The promise of the creation of more public parking via the internal street network created by the buildings is attractive to those that currently find parking at Harbourside a struggle.
Richardson was very hopeful towards the future link up of the spirit trail, in spite of challenges with land ownership.
The TDM (the Traffic Demand Management) plan promises new traffic lights at Fell & Automall Drive, and Fell & Harbourside Drive, and the reconfiguration of lanes around the area. Still no mention of an alternative route, other than the current four-lane overpass, aside from Bewicke. CN has been remarkably silent, and it appears still so, on the future of this particular at-grade crossing. Obviously Concert and CNV are hopeful that it will remain an open crossing, in spite of the potential CN has of closing the at-grade crossing.

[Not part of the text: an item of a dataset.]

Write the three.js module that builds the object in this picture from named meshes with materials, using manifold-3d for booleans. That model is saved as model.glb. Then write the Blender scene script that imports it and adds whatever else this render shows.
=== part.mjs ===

Concert proposed Bewicke improvements:
- Repaving and beautification of a portion of Bewicke Ave.
- Encouraging alternative transportation methods with the addition of cyclist and pedestrian lanes on Bewicke bridge, and improving safe access overall along Bewicke Ave.
- Installation of safety arms on the at-grade rail crossing.
- Erecting digital signage to notify traffic of an impending train to allow re-routing to avoid train-related delays.
- Ride share program
- Car pool program
- Spa Utopia building is being redeveloped as a fourth phase.
- Hotel (Knightsbridge Properties) will be on the east side (waterfront) of Fell.
- More angling of a number of building to create/increase view corridor to Grouse Mountain and/or the Lions.
- Variety of building heights
- Less specificity with the waterfront park area
- Less specificity surrounding amenities/community area, etcetera
- More specificity around transportation demand management plan
In general, the conceptualization gives the impression of being more detailed but many notable elements have become more vague. There is little to no detail on specific amenities and community space, just the general suggestion of what might be possible down the road.